The Word made flesh, Jesus, moved into the neighborhood. Jesus showed up among us. “Neighborhood” reminds me of the place where I grew up and the people I grew up with. It was one of those new post-WWII neighborhoods, many of the dads veterans of that war, starting families, buying new homes, very modest new homes, I might add, a new school a couple of blocks away. While the houses were pretty small, the yards were pretty big, and no fences separated them. That meant the Saturday afternoon football game could stretch over three or four yards and a summer evening’s game of kick the can was played over the entire subdivision. Lots of driveways, including mine, had basketball goals, and I can hear the sounds of those bouncing balls even as we speak. Every house it seemed had at least one kid who lived there and we all looked out for each other and all the moms and dads looked out for all of us. And I do remember a girl, a particular girl, who lived just down the street. That’s what I think of when I hear “the Word was made flesh and moved into the neighborhood.” The Word was made flesh and moved into my little Beckley WV neighborhood.
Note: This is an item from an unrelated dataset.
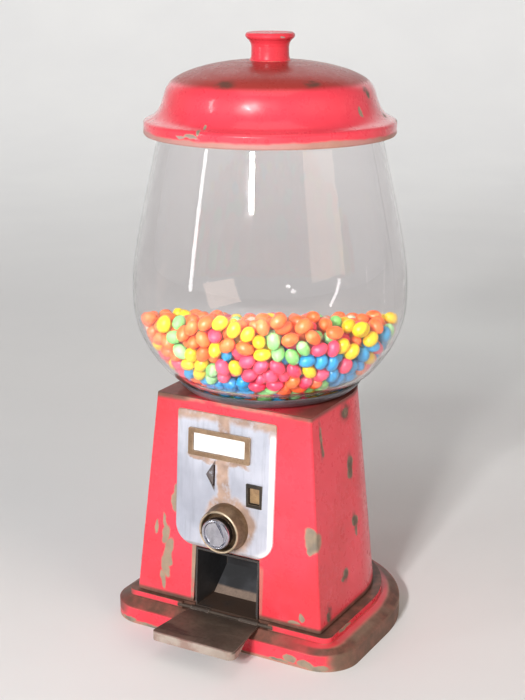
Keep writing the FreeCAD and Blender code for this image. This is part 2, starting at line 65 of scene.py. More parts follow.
# ------------------------------------------------------------------ material graphs
class Graph:
    def __init__(self, name, **bsdf):
        self.mat = bpy.data.materials.new(name)
        self.mat.use_nodes = True
        self.t = self.mat.node_tree
        self.t.nodes.clear()
        self.out = self.t.nodes.new("ShaderNodeOutputMaterial")
        self.b = self.t.nodes.new("ShaderNodeBsdfPrincipled")
        self.t.links.new(self.b.outputs[0], self.out.inputs[0])
        for k, v in bsdf.items():
            self.b.inputs[k.replace("_", " ")].default_value = v
        tc = self.t.nodes.new("ShaderNodeTexCoord")
        self.co = tc.outputs["Object"]
        self._xyz = None

    def put(self, sock, v):
        if isinstance(v, bpy.types.NodeSocket):
            self.t.links.new(v, sock)
        elif v is not None:
            if hasattr(sock.default_value, "__len__") and not hasattr(v, "__len__"):
                v = [v] * len(sock.default_value)
            if hasattr(v, "__len__") and len(v) == 3 and len(sock.default_value) == 4:
                v = list(v) + [1.0]
            sock.default_value = v

    def set(self, name, v):
        self.put(self.b.inputs[name], v)

    def m(self, op, a, b=None, c=None, clamp=False):
        n = self.t.nodes.new("ShaderNodeMath")
        n.operation = op
        n.use_clamp = clamp
        self.put(n.inputs[0], a)
        if b is not None:
            self.put(n.inputs[1], b)
        if c is not None:
            self.put(n.inputs[2], c)
        return n.outputs[0]

    def vm(self, op, a, b=None, out=0):
        n = self.t.nodes.new("ShaderNodeVectorMath")
        n.operation = op
        self.put(n.inputs[0], a)
        if b is not None:
            self.put(n.inputs[1], b)
        return n.outputs[out]

    def xyz(self):
        if self._xyz is None:
            n = self.t.nodes.new("ShaderNodeSeparateXYZ")
            self.put(n.inputs[0], self.co)
            self._xyz = n.outputs
        return self._xyz

    def stretch(self, sx, sy, sz):
        return self.vm("MULTIPLY", self.co, (sx, sy, sz))

    def noise(self, scale, detail=4.0, rough=0.55, vec=None, dist=0.0, seed=0.0):
        n = self.t.nodes.new("ShaderNodeTexNoise")
        n.inputs["Scale"].default_value = scale
        n.inputs["Detail"].default_value = detail
        n.inputs["Roughness"].default_value = rough
        n.inputs["Distortion"].default_value = dist
        v = vec if vec is not None else self.co
        if seed:
            v = self.vm("ADD", v, (seed, seed * 0.7, -seed))
        self.put(n.inputs["Vector"], v)
        return n.outputs[0]

    def step(self, v, lo, hi):
        """0 below lo, 1 above hi, smooth between; lo may be above hi."""
        n = self.t.nodes.new("ShaderNodeMapRange")
        n.interpolation_type = "SMOOTHSTEP"
        self.put(n.inputs["Value"], v)
        a, b = (lo, hi) if lo < hi else (hi, lo)
        n.inputs["From Min"].default_value = a
        n.inputs["From Max"].default_value = b
        n.inputs["To Min"].default_value = 0.0 if lo < hi else 1.0
        n.inputs["To Max"].default_value = 1.0 if lo < hi else 0.0
        return n.outputs[0]

    def mix(self, f, a, b):
        n = self.t.nodes.new("ShaderNodeMix")
        n.data_type = "RGBA"
        n.clamp_factor = True
        self.put(n.inputs[0], f)
        self.put(n.inputs[6], a)
        self.put(n.inputs[7], b)
        return n.outputs[2]

    def mixf(self, f, a, b):
        n = self.t.nodes.new("ShaderNodeMix")
        n.data_type = "FLOAT"
        n.clamp_factor = True
        self.put(n.inputs[0], f)
        self.put(n.inputs[2], a)
        self.put(n.inputs[3], b)
        return n.outputs[0]

    def bump(self, h, dist, strength=1.0, normal=None):
        n = self.t.nodes.new("ShaderNodeBump")
        n.inputs["Strength"].default_value = strength
        n.inputs["Distance"].default_value = dist
        self.put(n.inputs["Height"], h)
        if normal is not None:
            self.put(n.inputs["Normal"], normal)
        return n.outputs[0]

    def edge(self, radius):
        """1 on convex edges and 0 on flats, from the rounded normal."""
        bv = self.t.nodes.new("ShaderNodeBevel")
        bv.samples = 4
        bv.inputs["Radius"].default_value = radius
        g = self.t.nodes.new("ShaderNodeNewGeometry")
        d = self.vm("DOT_PRODUCT", bv.outputs[0], g.outputs["Normal"], out=1)
        return self.m("SUBTRACT", 1.0, d, clamp=True)

    def blobs(self, items, warp=0.004, wscale=150.0, soft=0.12):
        """Irregular patches: items are (x, y, z, rx, ry, rz, tilt in the front plane) in mm. 1 inside."""
        w = self.t.nodes.new("ShaderNodeTexNoise")
        w.inputs["Scale"].default_value = wscale
        w.inputs["Detail"].default_value = 3.0
        self.put(w.inputs["Vector"], self.co)
        off = self.vm("MULTIPLY", self.vm("SUBTRACT", w.outputs[1], (0.5, 0.5, 0.5)), (warp, warp, warp))
        p = self.vm("ADD", self.co, off)
        best = None
        for it in items:
            x, y, z, rx, ry, rz = it[:6]
            q = self.vm("SUBTRACT", p, (x / 1000, y / 1000, z / 1000))
            if len(it) > 6 and it[6]:
                r = self.t.nodes.new("ShaderNodeVectorRotate")
                r.rotation_type = "Y_AXIS"
                r.inputs["Angle"].default_value = math.radians(it[6])
                self.put(r.inputs["Vector"], q)
                q = r.outputs[0]
            q = self.vm("MULTIPLY", q, (1000.0 / rx, 1000.0 / ry, 1000.0 / rz))
            d = self.vm("LENGTH", q, out=1)
            best = d if best is None else self.m("MINIMUM", best, d)
        self.last = best
        return self.step(best, 1.0 + soft, 1.0 - soft)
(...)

How amazing is that? Jesus, the Word made flesh, moved into my neighborhood. The Divine, the Holy, the Sacred, moved into my neighborhood. And my neighborhood did feel like that to me. Sacred. Holy. Exploring the woods behind my house and the little stream that ran through them I had my first glimpse of the beauty and the wonder of the natural world. The cardinals and the blue jays, the red robins and the occasional Baltimore Oriole, each singing their distinctive songs, the chipmunks and squirrels jumping from branch to branch, it all made those woods feel alive. There were a couple of abandoned houses in a field beyond those woods and whenever we would dare to enter, we felt the spectral presence of those long-vanished occupants and gave ourselves chills imagining what kind of dark and mysterious secrets those old houses might hold. But at the end of the day, it was the people, my mom and dad, my friends and their moms and dads, that filled the neighborhood with a sense of belonging and connectedness and relationship. It was a place that felt solid.
Now, let me hasten to add that my neighborhood wasn’t affluent, and I know that behind some of those doors there were alcohol-fueled fights at night, there were unhappy marriages, there were kids who acted out their insecurities and fears by bullying the weaker ones. In other words, it was real life—and at the same time, it was a neighborhood that Jesus had moved into. Just like he’d moved into the neighborhood just down the road from us where unemployed coal miners’ families lived in tarpaper shacks and old cars stood rotting and rusting away in the yard and mothers fretted over how they were going to feed their kids each night and dads, if they were there at all, cursed their luck and drank too much to ease the pain. And I went to school with kids from that neighborhood who, I might add, were some of the kindest, brightest, kids I knew. It seems that Jesus had moved into that neighborhood too.
And Jesus is right here this morning, right here with you and me and with all the ones we love and, he’s also here with all the ones we might find hard to love right now. Please don’t forget that. Because they’re right here in the neighborhood too. In fact, the promise of our faith, the hope of our faith on this day of all days, is that Jesus has moved into every neighborhood everywhere. Jesus is present wherever we turn. Present in the midst of violence and war and hate. Present in the midst of hunger and sickness and pain. Present to those who desperately need care and present to those who offer it. Present in our sorrows as much as in our celebrations. Jesus is there. Because that’s what is so profound about the Word becoming human. God loves Creation so deeply that God has become part of it. God loves you and me and the ones we love and even the ones we don’t love so deeply that God wants to be our neighbor. Love and compassion and healing and grace have moved in right next door.
The other day, as I was thinking about what it means to be a neighbor and to have Jesus as my neighbor, I remembered Fred Rogers, Mr. Rogers himself, who incarnated the kindness and compassion of our loveliest neighbor, the One whose birth we celebrate this morning. You remember how Mr. Rogers began each show?
It’s a beautiful day in this neighborhood
A beautiful day for a neighbor
Would you be mine?
Could you be mine?
It’s a neighborly day in this beautywood
A neighborly day for a beauty
Would you be mine?
Could you be mine?
I have always wanted to have a neighbor just like you
I’ve always wanted to live in a neighborhood with you
So let’s make the most of this beautiful day
Since we’re together, we might as well say
Would you be mine?
Could you be mine?
Won’t you be my neighbor?
Won’t you please
Won’t you please
Please won’t you be my neighbor?
Can you hear Jesus singing that? I can. So take that home with you this morning, take God’s love and compassion and healing grace home with you and offer thanks for our neighbor, the One who is always welcoming us home. Jesus is inviting you and me to be his neighbor.